Somewhere in the middle of all this mania, Tony, aka Iron Man, brings Banner up to speed on the plot of “Captain America: Civil War,” in which Iron Man and Captain America (Chris Evans) disagree about the future of the Avengers and split off into factions. “You broke up?” Banner asks. “Like a band?” (His incredulousness at the busy MCU provides a recurring punchline. Later: “There’s an Ant Man and a Spider-Man?”) Yes, the Avengers broke up, and anyone expecting a cozy reunion shouldn’t get carried away. The title of “Avengers: Infinity War” is a misnomer; we’ll see what happens in the 2019 release, but this entry’s less invested in tidying up loose ends than setting all of them ablaze in Thanos’ mad sprint to find the final stone.
Other scene-stealers come and go. Scarlet Witch (Elisabeth Olsen) does her part to defend her lover, cyborg Vision (Paul Bethany), who derives his intelligence in part from the Infinity Stone affixed to his forehead. Just as she’s gearing up for a showdown with two shadowy goons in an alleyway, here comes Captain America, joined by Black Widow (Scarlett Johansson, underutilized as usual). Somehow, they all find their way to Wakanda, where Black Panther (Chadwick Boseman) and his kingdom of warriors are prepared for a “Braveheart”-like showdown with more Thanos baddies from another world.
“Avengers: Infinity War” careens through an astonishing number of locations, from New York City to space to Scotland to the distant cosmic marketplace known as Knowhere. The scale is almost as menacing as Thanos himself, but the Russos manage to streamline the plot by ensuring that individual scenes have their own internal arcs. Characters constantly ram into each other, firing lasers and guns and webbing and stone; sometimes, they philosophize about their stakes, share affectionate banter, or argue about plans. The movie often resembles a big screen variation on the binge-viewing experience, as it leap-frogs from one new set piece to the next. (Alan Silvestri’s horns are always there to sweeten the transition with a soothing “bum bum BUM.”)
They’re all essentially fighting for one big goal — stop Thanos before it’s too late — and he’s such a complex villain that the movie rarely loses focus. Brolin gives the monstrous entity an air of eerie melancholy; he’s not a chuckling lunatic so much as an intellectually corrupt tyrant, and it’s not off-base to interpret his steady rise to power as a kind of Trumpian metaphor. He’s been there all along, the obvious loser in every story, and all of sudden he’s more powerful than anyone anticipated. Superheroes have always epitomized the anxieties of their age, with its uncertainty over who has the upper hand, “Infinity War” is the apotheosis of this trend.
Still, much of the movie feels like a routine. It takes a full hour to funnel through various Marvel regulars, and then the battles just keep coming, with one fresh hook to avoid redundancy: Some familiar faces actually bite the dust. As the body count rises to jarring effect, a few of these morbid twists arrive from unexpected directions that show the mark of expert storytellers working with a vast canvas of possibilities. At worst, it’s a sadistic and sometimes lazy form of trickery designed to keep viewers off-balance. (Thank god for snarky Quill, who moans, “Why does somebody always have to die in this scenario?”)
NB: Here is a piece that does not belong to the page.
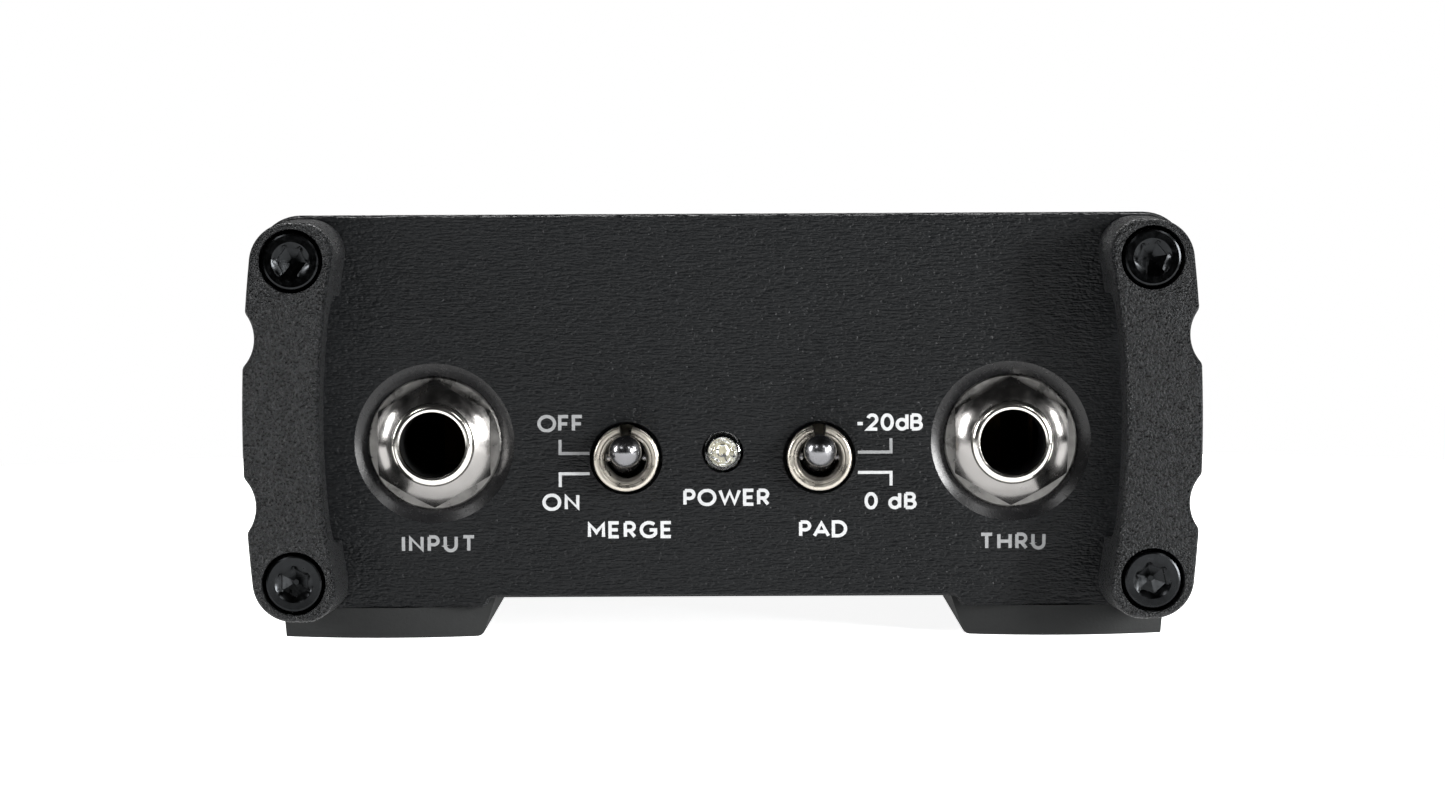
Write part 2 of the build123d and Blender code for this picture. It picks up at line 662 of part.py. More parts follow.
def switch_terminals(place):
    """Three terminals in a row, bent down to the board behind the case."""
    end = PIN_END_Z - SWITCH_Z
    with BuildPart(place) as terminals:
        for row, bend in zip((1, 0, -1), TERMINAL_BENDS):
            head = -6.55 if row == 0 else -6.7
            y = row * TERMINAL_SPACING
            with Locations((0, y, (head + bend) / 2)):
                Box(PIN_SIZE, PIN_SIZE, head - bend)
            with Locations((0, (y + end) / 2, bend)):
                Box(PIN_SIZE, y - end + PIN_SIZE, PIN_SIZE)
    return terminals


for name, place in switch_places.items():
    save(switch_bushing(place), f"{name}_switch_bushing")
    save(switch_frame(place), f"{name}_switch_frame")
    save(switch_case(place), f"{name}_switch_case")
    save(switch_lever(place), f"{name}_switch_lever")
    save(switch_plunger(place), f"{name}_switch_plunger")
    save(switch_rocker(place), f"{name}_switch_rocker")
    save(switch_terminals(place), f"{name}_switch_terminals")


# ---------------------------------------------------------------- power light

with BuildPart() as power_led_lens:
    with BuildSketch(led_place.offset(-4.6)):
        Circle(LED_RADIUS + 0.4)
    extrude(amount=1.0)
    with BuildSketch(led_place.offset(-4.6)):
        Circle(LED_RADIUS)
    extrude(amount=4.0)
    with Locations(led_place.offset(-0.6)):
        Sphere(LED_RADIUS)
save(power_led_lens, "power_led_lens")

with BuildPart(led_place) as power_led_leads:
    lead_end = PIN_END_Z - LED_Z
    for x in (-LED_LEAD_X, LED_LEAD_X):
        with Locations((x, 0, -5.95)):
            Box(0.5, 0.5, 2.7)
        with Locations((x, lead_end / 2, -7.05)):
            Box(0.5, 0.5 - lead_end, 0.5)
save(power_led_leads, "power_led_leads")

with BuildPart(led_place) as power_led_spacer:
    led_floor = BOARD_TOP - LED_Z
    with Locations((0, (2.0 + led_floor) / 2, -6.6)):
        Box(4.6, 2.0 - led_floor, 4.0)
    for x in (-LED_LEAD_X, LED_LEAD_X):
        with Locations((x, (0.6 + led_floor) / 2, -6.6)):
            Box(0.9, 0.6 - led_floor, 4.0, mode=Mode.SUBTRACT)
save(power_led_spacer, "power_led_spacer")


# ---------------------------------------------------------------- XLR output socket

xlr_screw_points = [(-XLR_SCREW_X, XLR_SCREW_Y), (XLR_SCREW_X, -XLR_SCREW_Y)]

with BuildPart() as xlr_shell:
    with BuildSketch(xlr_place):
        RectangleRounded(XLR_FLANGE_WIDTH, XLR_FLANGE_HEIGHT, 3)
    extrude(amount=XLR_FLANGE_THICKNESS)
    front_face = xlr_shell.faces().sort_by(Axis.Y)[-1]
    fillet(front_face.outer_wire().edges(), 0.6)
    with BuildSketch(xlr_place):
        Circle(XLR_SHELL_RADIUS)
    extrude(amount=-XLR_BACK_DEPTH)
    with BuildSketch(xlr_place.offset(XLR_FLANGE_THICKNESS)):
        Circle(XLR_BORE_RADIUS)
    extrude(amount=-(XLR_FLANGE_THICKNESS + XLR_BACK_DEPTH), mode=Mode.SUBTRACT)
    # The raised key that turns the plug the right way round
    with BuildSketch(xlr_place):
        with Locations((0, XLR_BORE_RADIUS - 0.2)):
            Rectangle(3.0, 1.6)
    extrude(amount=-XLR_FACE_DEPTH)
    with Locations(*[xlr_place.offset(XLR_FLANGE_THICKNESS) * Location((x, y)) for x, y in xlr_screw_points]):
        CounterSinkHole(1.6, 3.0, counter_sink_angle=90)
save(xlr_shell, "xlr_shell")

with BuildPart() as xlr_insert:
    with BuildSketch(xlr_place.offset(-XLR_FACE_DEPTH)):
        Circle(XLR_BORE_RADIUS - 0.05)
        with PolarLocations(XLR_PIN_CIRCLE, 3, start_angle=XLR_PIN_ANGLES[0]):
            Circle(XLR_PIN_RADIUS + 0.03, mode=Mode.SUBTRACT)
    extrude(amount=XLR_FACE_DEPTH - XLR_BACK_DEPTH)
save(xlr_insert, "xlr_insert")

with BuildPart(xlr_place) as xlr_pins:
    with BuildSketch(xlr_place.offset(-XLR_PIN_TIP_DEPTH)):
        with PolarLocations(XLR_PIN_CIRCLE, 3, start_angle=XLR_PIN_ANGLES[0]):
            Circle(XLR_PIN_RADIUS)
    extrude(amount=XLR_PIN_TIP_DEPTH - XLR_BACK_DEPTH - 1)
    fillet(xlr_pins.edges().filter_by(GeomType.CIRCLE).group_by(Axis.Y)[-1], 0.8)
    tail_end = PIN_END_Z - XLR_Z
    for angle in XLR_PIN_ANGLES:
        pin = Vector(XLR_PIN_CIRCLE, 0).rotate(Axis.Z, angle)
        with Locations((pin.X, pin.Y, -(XLR_BACK_DEPTH + 1 + XLR_TAIL_DEPTH) / 2)):
            Box(PIN_SIZE, PIN_SIZE, XLR_TAIL_DEPTH - XLR_BACK_DEPTH - 1)
        with Locations((pin.X, (pin.Y + tail_end) / 2, -XLR_TAIL_DEPTH)):
            Box(PIN_SIZE, pin.Y - tail_end + PIN_SIZE, PIN_SIZE)
save(xlr_pins, "xlr_pins")

with BuildPart() as xlr_screws:
    head_top = XLR_FLANGE_THICKNESS - 0.05
    for x, y in xlr_screw_points:
        screw_place = facing(-x, PANEL_FACE_Y, XLR_Z + y, 1)
        with BuildSketch(section(screw_place)):
            with BuildLine():
                Polyline(
                    (0, head_top),
                    (XLR_SCREW_HEAD_RADIUS, head_top),
                    (SHANK_RADIUS, 0.5),
                    (SHANK_RADIUS, -XLR_SCREW_LENGTH),
                    (0, -XLR_SCREW_LENGTH),
                    close=True,
                )
            make_face()
        revolve(axis=axis_of(screw_place))
        with BuildSketch(screw_place.offset(head_top)):
            Rectangle(CROSS_SLOT_LENGTH, CROSS_SLOT_WIDTH)
            Rectangle(CROSS_SLOT_WIDTH, CROSS_SLOT_LENGTH)
        extrude(amount=-CROSS_SLOT_DEPTH, mode=Mode.SUBTRACT)
save(xlr_screws, "xlr_screws")


# ---------------------------------------------------------------- circuit board and what is on it

TRANSFORMER_PLACE = (24.0, 6.0)
TRANSFORMER_PIN_POINTS = [(x, y) for x in (-8, 8) for y in (-6, 0, 6)]
TRANSFORMER_MIDDLE_Z = 9.0
CAPACITOR_RADIUS = 3.15
CAPACITOR_HEIGHT = 7.7
CAPACITOR_POINTS = ((-10, -8), (-10, 2), (0, -8), (0, 2), (-34, 22), (-26, 22))
RESISTOR_SIZE = (1.6, 3.2, 0.55)
CHIP_SIZE = (5.0, 4.0, 1.6)
CHIP_LEG_PITCH = 1.27
ON_ITS_BASE = (Align.CENTER, Align.CENTER, Align.MIN)


def board_pin_points():
    """Where every soldered pin goes through the board, as (x, y) seen from above."""
    points = []
    for place in jack_places.values():
        for outward in (tip_spring_path[-1][0], ring_spring_path[-1][0], sleeve_contact_path[-1][0]):
            points.append(place.from_local_coords((0, 0, outward)))
        points.append(place.from_local_coords((SWITCH_CONTACT_LEG_X, 0, -SWITCH_CONTACT_DEPTH)))
    for place in switch_places.values():
        for bend in TERMINAL_BENDS:
            points.append(place.from_local_coords((0, 0, bend)))
        for x in (-1, 1):
            points.append(place.from_local_coords((x * (SWITCH_CASE_WIDTH / 2 + 0.3), 0, -8.0)))
    for x in (-LED_LEAD_X, LED_LEAD_X):
        points.append(led_place.from_local_coords((x, 0, -7.05)))
    for angle in XLR_PIN_ANGLES:
        pin = Vector(XLR_PIN_CIRCLE, 0).rotate(Axis.Z, angle)
        points.append(xlr_place.from_local_coords((pin.X, 0, -XLR_TAIL_DEPTH)))
    for x, y in TRANSFORMER_PIN_POINTS:
        points.append(Vector(TRANSFORMER_PLACE[0] + x, TRANSFORMER_PLACE[1] + y, 0))
    return [(point.X, point.Y) for point in points]


def contact_slot_points():
    """The jack contacts are wider than pins, so each needs a slot across the board."""
    return [(x, -PANEL_FACE_Y - path[-1][0]) for x in (-JACK_X, JACK_X)
            for path in (tip_spring_path, ring_spring_path, sleeve_contact_path)]


with BuildPart() as circuit_board:
    with BuildSketch(Plane.XY.offset(BOARD_TOP)):
        with Locations((0, (BOARD_FRONT_Y + BOARD_BACK_Y) / 2)):
            Rectangle(2 * BOARD_HALF_WIDTH, BOARD_BACK_Y - BOARD_FRONT_Y)
        with Locations(*board_pin_points()):
            Circle(PIN_HOLE_RADIUS, mode=Mode.SUBTRACT)
        with Locations(*contact_slot_points()):
            SlotOverall(CONTACT_WIDTH + 1.0, 1.0, mode=Mode.SUBTRACT)
    extrude(amount=-BOARD_THICKNESS)
save(circuit_board, "circuit_board")


def on_board(x, y):
    return Plane.XY.offset(BOARD_TOP).move(Location((x, y, 0)))


transformer_base = on_board(*TRANSFORMER_PLACE)
with BuildPart(transformer_base) as transformer_bobbin:
    with Locations((0, 0, 1.0)):
        Box(20, 17, 2.0)
    with Locations((0, 0, TRANSFORMER_MIDDLE_Z)):
        Box(8.0, 12.0, 14.0)
    with Locations(*[(x, y, -1.5) for x, y in TRANSFORMER_PIN_POINTS]):
        Box(PIN_SIZE, PIN_SIZE, 3.0)
save(transformer_bobbin, "transformer_bobbin")

with BuildPart(transformer_base) as transformer_winding:
    with Locations((0, 0, TRANSFORMER_MIDDLE_Z)):
        Box(12.6, 16.4, 9.6)
    fillet(transformer_winding.edges().filter_by(Axis.Z), 2.0)
    with Locations((0, 0, TRANSFORMER_MIDDLE_Z)):
        Box(8.1, 12.1, 20, mode=Mode.SUBTRACT)
save(transformer_winding, "transformer_winding")

with BuildPart(transformer_base) as transformer_core:
    with Locations((0, 0, 9.1)):
        Box(20, 9, 14.0)
    with Locations((0, 0, 9.1)):
        Box(12.8, 10, 9.9, mode=Mode.SUBTRACT)
        Box(8.1, 12.1, 20, mode=Mode.SUBTRACT)
save(transformer_core, "transformer_core")

with BuildPart() as electrolytic_capacitors:
    for x, y in CAPACITOR_POINTS:
        with BuildSketch(on_board(x, y)):
            Circle(CAPACITOR_RADIUS)
        extrude(amount=CAPACITOR_HEIGHT)
    fillet(electrolytic_capacitors.edges().group_by(Axis.Z)[-1], 0.5)
save(electrolytic_capacitors, "electrolytic_capacitors")

with BuildPart() as resistors:
    for x in (-36, -33, 10, 38):
        for y in (-12, -6, 0, 6, 12):
            with Locations(on_board(x, y)):
                Box(*RESISTOR_SIZE, align=ON_ITS_BASE)
save(resistors, "resistors")

with BuildPart() as amplifier_chips:
    for y in (14, 24):
        chip_base = on_board(-8, y)
        with Locations(chip_base):
            Box(*CHIP_SIZE, align=ON_ITS_BASE)
            with GridLocations(CHIP_LEG_PITCH, 5.2, 4, 2):
                Box(0.4, 1.6, 0.3, align=ON_ITS_BASE)
save(amplifier_chips, "amplifier_chips")
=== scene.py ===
import math

import bmesh
import bpy
from mathutils import Matrix, Vector


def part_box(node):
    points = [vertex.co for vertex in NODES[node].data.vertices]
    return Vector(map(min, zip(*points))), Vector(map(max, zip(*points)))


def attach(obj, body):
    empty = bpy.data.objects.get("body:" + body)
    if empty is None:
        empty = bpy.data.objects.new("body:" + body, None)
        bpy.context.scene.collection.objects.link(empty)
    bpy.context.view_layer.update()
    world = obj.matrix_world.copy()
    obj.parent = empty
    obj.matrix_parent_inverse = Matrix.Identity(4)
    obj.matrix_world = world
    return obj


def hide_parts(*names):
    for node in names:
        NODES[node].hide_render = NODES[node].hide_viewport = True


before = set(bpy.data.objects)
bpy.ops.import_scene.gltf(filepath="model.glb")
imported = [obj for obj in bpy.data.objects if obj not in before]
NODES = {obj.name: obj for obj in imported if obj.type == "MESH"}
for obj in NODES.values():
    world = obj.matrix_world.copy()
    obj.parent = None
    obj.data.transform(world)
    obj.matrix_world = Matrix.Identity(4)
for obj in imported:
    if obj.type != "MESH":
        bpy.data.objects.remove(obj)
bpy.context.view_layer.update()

bl_info = {
    "name": "Direct injection box",
    "version": (1, 0, 0),
    "blender": (4, 5, 0),
    "location": "3D View > Sidebar > DI box",
    "description": "Dresses the packed direct injection box with finishes, printed legends and a studio",
    "category": "Object",
}

MM = 0.001
BODY = "box"
PANEL_FACE_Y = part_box("front_panel")[0].y


# ---------------------------------------------------------------- shared helpers

def linear(colour):
    """An sRGB hex colour as linear red, green, blue and an alpha of 1."""
    channels = [int(colour[i : i + 2], 16) / 255 for i in (1, 3, 5)]
    return [c / 12.92 if c <= 0.04045 else ((c + 0.055) / 1.055) ** 2.4 for c in channels] + [1.0]


def add_node(tree, kind, settings=None, links=None):
    """Adds a shader node: settings hold its properties and input values, links the sockets it takes."""
    node = tree.nodes.new(kind)
    for name, value in (settings or {}).items():
        if isinstance(name, str) and hasattr(node, name):
            setattr(node, name, value)
        else:
            node.inputs[name].default_value = value
    for name, socket in (links or {}).items():
        tree.links.new(socket, node.inputs[name])
    return node


def start_material(name, settings):
    """A material with one Principled shader, its tree and that shader."""
    material = bpy.data.materials.new(name)
    material.use_nodes = True
    tree = material.node_tree
    tree.nodes.clear()
    shader = add_node(tree, "ShaderNodeBsdfPrincipled", settings)
    add_node(tree, "ShaderNodeOutputMaterial", links={"Surface": shader.outputs["BSDF"]})
    return material, tree, shader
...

The actors do what they can with tidbits of exchanges at their disposal as the movie flips through the channels. Downey gives Stark a renewed gravitas, which he’s earned after 10 years of playboy posturing, while Hemsworth and Pratt deliver the movie’s comedic highlight by flexing their masculinity at each other in a white dude stare-off for the ages. Black Panther’s team gets far less screen time than one would expect in the wake of his standalone hit, but this character’s cultural weight already feels too good for the rest of this enterprise.
As it turns out, the most complex arc belongs to Saldana’s green-skinned Gamora, who faces off with Thanos in a bleak scenario that generates more emotion than many Marvel movies combined. But the core of the movie is Brolin’s Thanos. This polished visual achievement echoes the sophistication of his dark goals, particularly in scenes in which the space surrounding him emanate a reddish hue, as if he’s carrying the Gates of Hell on his back.
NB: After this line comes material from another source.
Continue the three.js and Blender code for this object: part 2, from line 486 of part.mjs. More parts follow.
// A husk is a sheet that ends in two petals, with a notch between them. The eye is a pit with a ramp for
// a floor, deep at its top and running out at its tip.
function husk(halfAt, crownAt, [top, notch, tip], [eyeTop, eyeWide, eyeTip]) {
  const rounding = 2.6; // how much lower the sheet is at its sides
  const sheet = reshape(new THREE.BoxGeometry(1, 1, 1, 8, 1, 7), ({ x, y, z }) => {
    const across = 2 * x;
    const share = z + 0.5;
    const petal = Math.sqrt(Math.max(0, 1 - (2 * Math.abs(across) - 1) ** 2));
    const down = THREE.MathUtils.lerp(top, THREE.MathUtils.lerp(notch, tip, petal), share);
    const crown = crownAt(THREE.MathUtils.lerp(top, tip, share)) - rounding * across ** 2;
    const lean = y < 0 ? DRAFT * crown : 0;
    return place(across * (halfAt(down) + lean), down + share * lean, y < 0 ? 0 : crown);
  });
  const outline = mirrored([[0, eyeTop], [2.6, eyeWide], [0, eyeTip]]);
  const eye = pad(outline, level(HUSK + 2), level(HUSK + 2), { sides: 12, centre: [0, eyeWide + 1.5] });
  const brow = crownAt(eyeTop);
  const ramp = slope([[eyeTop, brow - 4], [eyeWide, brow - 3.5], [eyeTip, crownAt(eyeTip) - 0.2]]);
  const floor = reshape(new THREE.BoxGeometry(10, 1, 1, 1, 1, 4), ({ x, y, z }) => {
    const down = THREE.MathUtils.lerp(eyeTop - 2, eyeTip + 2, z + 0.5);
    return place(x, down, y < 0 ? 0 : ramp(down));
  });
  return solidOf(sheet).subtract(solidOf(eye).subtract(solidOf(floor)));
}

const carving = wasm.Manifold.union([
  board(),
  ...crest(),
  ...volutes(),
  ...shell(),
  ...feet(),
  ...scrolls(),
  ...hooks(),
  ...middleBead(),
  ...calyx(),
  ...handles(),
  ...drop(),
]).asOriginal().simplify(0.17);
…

“Infinity War” moves so fast and runs so long (over two and a half hours) it seems intent on exhausting even the most committed of viewers. But while the movie forces audiences to submit to so many cataclysmic events, the directors manage to direct the cascading mayhem to a unique kind of cliffhanger. As it turns out, Thanos’ refusal to give up reflects Marvel’s own multi-year ambition, with the movie concluding on such a jarring note it demands people remain interested in the years of movies scheduled to open over the next decade.
Hopefully, they’re worth the effort, because Marvel has developed an unprecedented degree of confidence about its ability to hold audiences’ attention. Consider the post-credits scene. Viewers must sit through an overwhelming list of locations, drivers, executive assistants, and accounting departments for a few brief minutes of additional material. This time, the epilogue suggests that no matter how dire the scenario circumstances of the next chapter, the show must go on.
“Avengers: Infinity War” opens April 27, 2018.